§ What to produce
In the listing below, locate the line that contains "for (const n of stemNumbers)" and the line that contains "obj.parent = None". Restate word for word those two lines and every line between them, and nothing else.

§ Scripts that build objects
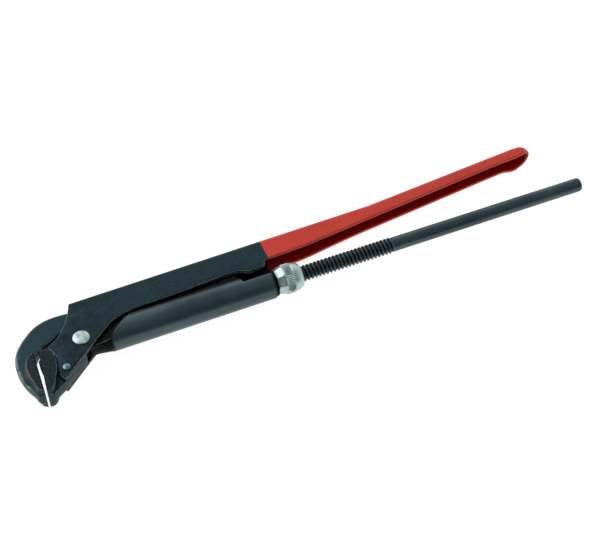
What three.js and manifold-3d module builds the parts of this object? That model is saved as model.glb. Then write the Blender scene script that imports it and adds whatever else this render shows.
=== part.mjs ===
// Swedish-pattern pipe wrench lying on its side, in millimetres.
// X runs from the jaws to the handle ends, Y from the bar to the channel handle, and Z is the thickness.
// Everything is drawn about the pivot rivet's axis, and the whole group is then moved so that the origin is
// the centre of the bounding box at its lowest level.
import * as THREE from 'three';
import { mergeVertices } from 'three/addons/utils/BufferGeometryUtils.js';
import Module from 'manifold-3d';

const wasm = await Module();
wasm.setup();

// Overall lengths from the pivot rivet's axis
const CHANNEL_END = 357;
const BAR_END = 377;

// Channel handle, pressed from sheet
const CHANNEL_WIDTH = 13.8;
const CHANNEL_SHEET = 2.5;
const WEB_FRONT_Y = 32.2;
const WEB_BEND_X = 222.8;
const WEB_BEND_Y = 35.84;
const GRIP_RISE = 0.0875;
const GRIP_TURN_X = 168;
const GRIP_DEPTH_FRONT = 16.9;
const GRIP_DEPTH_REAR = 8.6;
const LIP_SLOPE = 0.043;
const NOSE_LENGTH = 15;

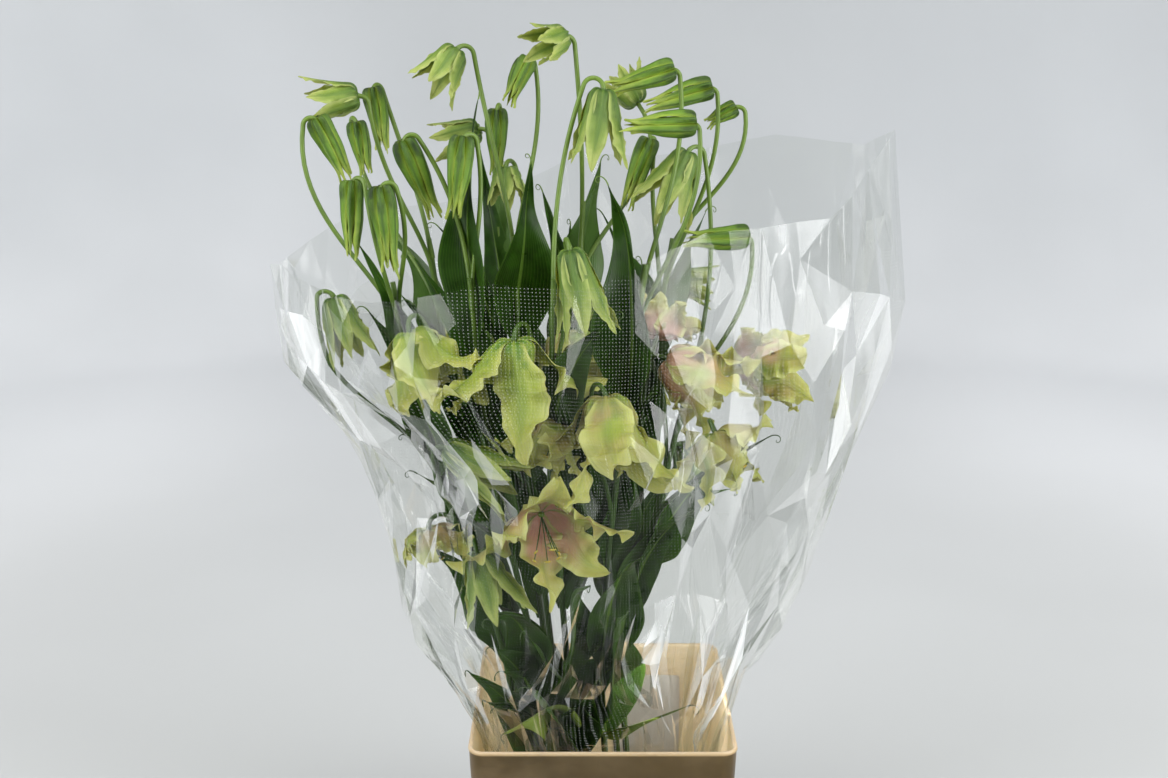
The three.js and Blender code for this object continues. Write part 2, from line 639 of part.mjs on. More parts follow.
/** A bloom whose six tepals part: they meet in one hub, and each is a thin waved blade. */
function openBloom(origin, axis, length, kind, seed) {
  const { spread, curl, half, wave, shares } = KINDS[kind];
  const skin = new Skin();
  const [u, v] = axesOf(axis);
  const size = Math.sqrt(length / 75);
  const top = skin.add(move(origin, 0.3, axis));
  const under = skin.add(move(origin, 6, axis));
  const hub = Array.from({ length: TEPALS }, (_, k) => {
    const turn = (TAU * (k + 0.5)) / TEPALS;
    return skin.add(move(origin, 2.6, axis, 3.4 * Math.cos(turn), u, 3.4 * Math.sin(turn), v));
  });
  for (let k = 0; k < TEPALS; k++) {
    const turn = (TAU * k) / TEPALS;
    const out = move(vec(0, 0, 0), Math.cos(turn), u, Math.sin(turn), v);
    const side = axis.clone().cross(out);
    const unlike = Math.sin(2.1 * k + seed); // no two tepals open alike
    const rows = midrib(
      length * (1 + 0.06 * Math.cos(1.7 * k + seed)),
      spread * (1 + 0.22 * unlike),
      curl * (1 + 0.5 * Math.cos(2.9 * k + 1.3 * seed)),
      shares,
    );
    let ring = [
      hub[(k + TEPALS - 1) % TEPALS],
      skin.add(move(origin, 4.4, axis, 3.6, out)),
      hub[k],
      skin.add(move(origin, 0.9, axis, 3.6, out)),
    ];
    skin.face(under, ring[1], ring[0]);
    skin.face(under, ring[2], ring[1]);
    skin.face(top, ring[0], ring[3]);
    skin.face(top, ring[3], ring[2]);
    rows.forEach(([radius, depth, angle], i) => {
      const share = shares[i];
      const point = move(origin, radius, out, depth, axis);
      if (share === 1) {
        const tip = skin.add(point);
        skin.band(ring, [tip]);
        return;
      }
      const slant = radians(angle);
      const face = move(vec(0, 0, 0), -Math.cos(slant), out, Math.sin(slant), axis);
      const width = Math.min(half * size * Math.sin(Math.PI * share ** 0.8) + 0.6, 0.45 * radius);
      const ruffle = wave * size * ease(share, 0.15, 0.5) * (i % 2 ? 1 : -1);
      const made = skin.ring([
        move(point, -width, side, 0.24 * width + ruffle, face),
        move(point, BLADE_THICKNESS / 2, face),
        move(point, width, side, 0.24 * width - ruffle, face),
        move(point, -BLADE_THICKNESS / 2, face),
      ]);
      skin.band(ring, made, BLADE);
      ring = made;
    });
  }
  return skin.geometry();
}

function bloomGeometry({ at, tilt, heading, length, kind }, index) {
  const origin = vec(...at);
  const axis = leaning(tilt, heading);
  return kind === "bud" ? bud(origin, axis, length) : openBloom(origin, axis, length, kind, index);
}

// ---------------------------------------------------------------- the whole bunch

const bunch = new THREE.Group();

function piece(name, geometry, colour, more = {}) {
  const material = new THREE.MeshStandardMaterial({
    color: colour,
    roughness: 0.55,
    metalness: 0,
    side: THREE.DoubleSide,
    ...more,
  });
  const mesh = new THREE.Mesh(geometry, material);
  mesh.name = name;
  bunch.add(mesh);
}

const clear = (opacity) => ({ transparent: true, opacity, roughness: 0.1 });
const stemNumbers = Object.keys(STEM_TOPS).map(Number);
const feet = stemNumbers.map((n) => {
  const line = stemLine(n);
  const [low, high] = [line.getPoint(0), line.getPoint(shareAt(line, WATER_LEVEL + 10))];
  const way = high.clone().sub(low).normalize();
  return [move(low, -8, way), move(high, 8, way)];
});

piece("bucket", bucket(), COLOURS.bucket, { roughness: 0.45 });
piece("water", water(feet), COLOURS.water, clear(0.3));
piece("label_card", card(), COLOURS.card, { roughness: 0.7 });
piece("film_sleeve", sleeve(), COLOURS.sleeve, clear(0.25));
for (const n of stemNumbers)
  piece(`stem_${String(n).padStart(2, "0")}`, leafyStem(n), COLOURS.stem);
BLOOMS.forEach((b, i) => piece(b.name, bloomGeometry(b, i), COLOURS[b.kind]));

export default bunch;
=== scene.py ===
"""Cut glory lilies in a clear film sleeve, standing in water in a square flower bucket.

Metres in the scene, millimetres in the tables below; +Z is up and -Y is the bunch's front.
"""

import heapq
import logging
import math
from dataclasses import dataclass, field
from enum import Enum
from typing import Any, Sequence

import bpy
import numpy as np
from bpy.types import Material, Mesh, NodeSocket as Socket, NodeTree, Object
from mathutils import Matrix, Vector


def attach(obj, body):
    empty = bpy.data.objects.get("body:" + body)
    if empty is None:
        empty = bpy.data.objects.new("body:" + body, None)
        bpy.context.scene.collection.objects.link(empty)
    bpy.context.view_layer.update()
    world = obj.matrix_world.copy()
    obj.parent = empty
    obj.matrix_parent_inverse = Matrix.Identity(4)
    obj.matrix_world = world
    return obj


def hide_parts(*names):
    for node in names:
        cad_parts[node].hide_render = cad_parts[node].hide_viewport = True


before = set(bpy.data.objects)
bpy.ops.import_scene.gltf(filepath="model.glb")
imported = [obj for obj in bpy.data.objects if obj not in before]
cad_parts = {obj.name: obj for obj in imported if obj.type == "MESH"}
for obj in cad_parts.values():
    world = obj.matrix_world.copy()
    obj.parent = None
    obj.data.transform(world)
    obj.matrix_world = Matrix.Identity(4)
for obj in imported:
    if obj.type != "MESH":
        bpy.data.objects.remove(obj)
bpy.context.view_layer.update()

LOG = logging.getLogger("glory_lilies")
MM = 0.001
TAU = 2 * math.pi
UP = np.array([0.0, 0.0, 1.0])
DOWN = -UP
TEPALS = 6
SHARP = math.radians(70)  # edges that bend by more than this stay sharp
Array = np.ndarray
Pair = tuple[float, float]
Spot = tuple[float, float, float]
Edge = tuple[int, int]
Facet = tuple[int, int, int]


# -------- small helpers


def unit(v: Array) -> Array:
    """The same directions with length 1."""
    return v / np.maximum(np.linalg.norm(v, axis=-1, keepdims=True), 1e-12)


def smooth(x: Array | float, a: float, b: float) -> Array | float:
    """A smooth step from 0 to 1 as x goes from a to b."""
    t = np.clip((x - a) / (b - a), 0, 1)
    return t * t * (3 - 2 * t)


def zigzag(x: Array) -> Array:
    """A triangle wave between -1 and 1 that repeats at every whole number."""
    return 4 * np.abs(x - np.floor(x) - 0.5) - 1


def bell(x: Array, width: float) -> Array:
    """1 where x is 0, falling away smoothly on both sides over this width."""
    return np.exp(-((x / width) ** 2))


def blurred(values: Array, reach: int) -> Array:
    """The values, each averaged with this many neighbours on both sides."""
    count = 2 * reach + 1
    return np.convolve(np.pad(values, reach, mode="edge"), np.ones(count) / count, mode="valid")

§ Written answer
for (const n of stemNumbers)
  piece(`stem_${String(n).padStart(2, "0")}`, leafyStem(n), COLOURS.stem);
BLOOMS.forEach((b, i) => piece(b.name, bloomGeometry(b, i), COLOURS[b.kind]));

export default bunch;
=== scene.py ===
"""Cut glory lilies in a clear film sleeve, standing in water in a square flower bucket.

Metres in the scene, millimetres in the tables below; +Z is up and -Y is the bunch's front.
"""

import heapq
import logging
import math
from dataclasses import dataclass, field
from enum import Enum
from typing import Any, Sequence

import bpy
import numpy as np
from bpy.types import Material, Mesh, NodeSocket as Socket, NodeTree, Object
from mathutils import Matrix, Vector


def attach(obj, body):
    empty = bpy.data.objects.get("body:" + body)
    if empty is None:
        empty = bpy.data.objects.new("body:" + body, None)
        bpy.context.scene.collection.objects.link(empty)
    bpy.context.view_layer.update()
    world = obj.matrix_world.copy()
    obj.parent = empty
    obj.matrix_parent_inverse = Matrix.Identity(4)
    obj.matrix_world = world
    return obj


def hide_parts(*names):
    for node in names:
        cad_parts[node].hide_render = cad_parts[node].hide_viewport = True


before = set(bpy.data.objects)
bpy.ops.import_scene.gltf(filepath="model.glb")
imported = [obj for obj in bpy.data.objects if obj not in before]
cad_parts = {obj.name: obj for obj in imported if obj.type == "MESH"}
for obj in cad_parts.values():
    world = obj.matrix_world.copy()
    obj.parent = None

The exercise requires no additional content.